I’ve been working on an extension of DrWatson (https://github.com/sebastianpech/DrWatsonSim.jl) which aims at exactly that. At the moment I’m running my simulations mostly on a single machine with tmux sessions, but the launch script can of course be adapted to use submit commands.
Basically the package consists of two parts: Storing metadata for arbitrary files or folders and a method to “submit” jobs and generate internal simulation ids for keeping track. The readme covers both parts. I’ve discussed the package with @Datseris and @Jonas Isensee an we concluded, that the submit part is still a bit too specific in it’s current implementation, however, I don’t have a better solution for a workflow atm that is as simple and non-intrusive as possible.
Currently running a simulation, automatically creates a folder with a unique id (incrementing counter) and uses that folder as the working directory for the simulation process. Besides creating the folder, a metadata entry is attached to it containing the info about used parameters, the environment, git commit, git patch and basically everything you want to attach additionally. Querying simulations than works through the metadata interface. For example what I often do is submit some similar simulations that I want to compare. So I query for one of the simulation id’s I know (eg. I load the metadata for that folder), extract from the field simulation_submit_group all other metadata entries that were submitted together and then group by one parameter in the field parameters to have two subplots containing the simulation results. This works very well with https://github.com/queryverse/Query.jl.
If you have any questions don’t hesitate to ask. I’m pretty sure I’m the only one using it at the moment, so the readme might not explain every detail of the package very well.

Przemyslaw Szufel vor 14 Stunden
@rkurchin I have been experimenting with writing own schedule manager for HPC that runs on AWS and integrates in Julia.

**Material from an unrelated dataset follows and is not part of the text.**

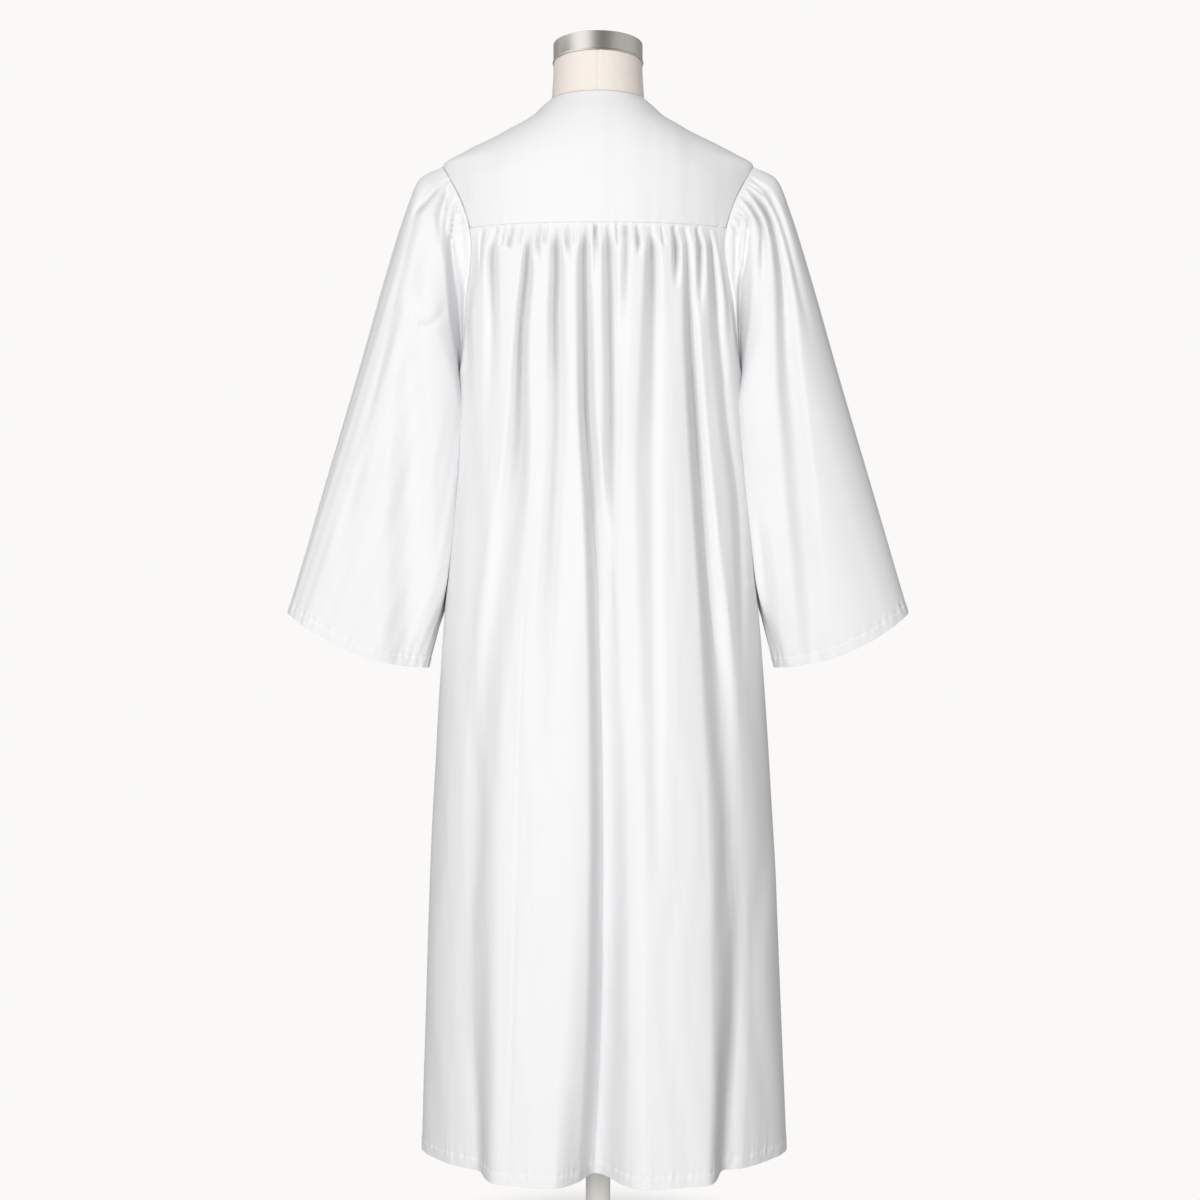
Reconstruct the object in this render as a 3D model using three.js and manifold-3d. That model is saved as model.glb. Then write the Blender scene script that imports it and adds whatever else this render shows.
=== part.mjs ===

Might be useful for you or not but I did this all in bash - here are all my ideas: https://github.com/pszufe/KissCluster

George Datseris:juliapool: vor 11 Stunden
just chiming in to say that everything you write here will be deleted in about a week at best

George Datseris:juliapool: vor 11 Stunden
_perhaps save this convo somewhere :leichtes_lächeln: _

Hmmm… I work in HPC and know Slurm quite well. I am very happy to participate and run tests if I can.

However… this seems to me like a discussion on modern Machine Learning workflows. TO be very honest and perhaps provocative this is something which the traditional HPC community have not been paying attention to.
Over in Machine Learning land, Kubernetes is of course extremely popular. On top of that we see utilities used for tracking and managing models such as these and many more.

Seldon https://www.seldon.io/
Polyaxon https://polyaxon.com/

I really do think the traditional HPC folks with SLurm schedulers can learn something from this community. I include myself there.
I wonder if there is already some integration between an ML workflow package and Slurm.

I am currently on holidays but I bookmarked this thread, thanks for that!

As an HPC user, I’d really welcome some Julia package to steer batch job submission and monitoring and I think we could squeeze it into DrWatson easily.

I myself use a small Python script which is customised to our experiment where you mostly process a huge number of run files and generate result files (e.g. thousands of ROOT files stored on tapes, filepath/names following a predefined scheme and an analysis script which prodocudes a single HDF5 file). It’s tailored to the batch system SGE which is used in many of our clusters. I have not used a Slurm system yet…


There are workflow managers for HPC, particularly coming out of the ‘Exascale’ materials modelling projects which have been running for the best part of a decade.

Two of the most established are Fireworks and AiiDA:

I think it would be good to try and leverage this work, particularly all the software engineering about getting data in and out, and writing, submitting and monitoring jobs on various styles of HPC and queue systems.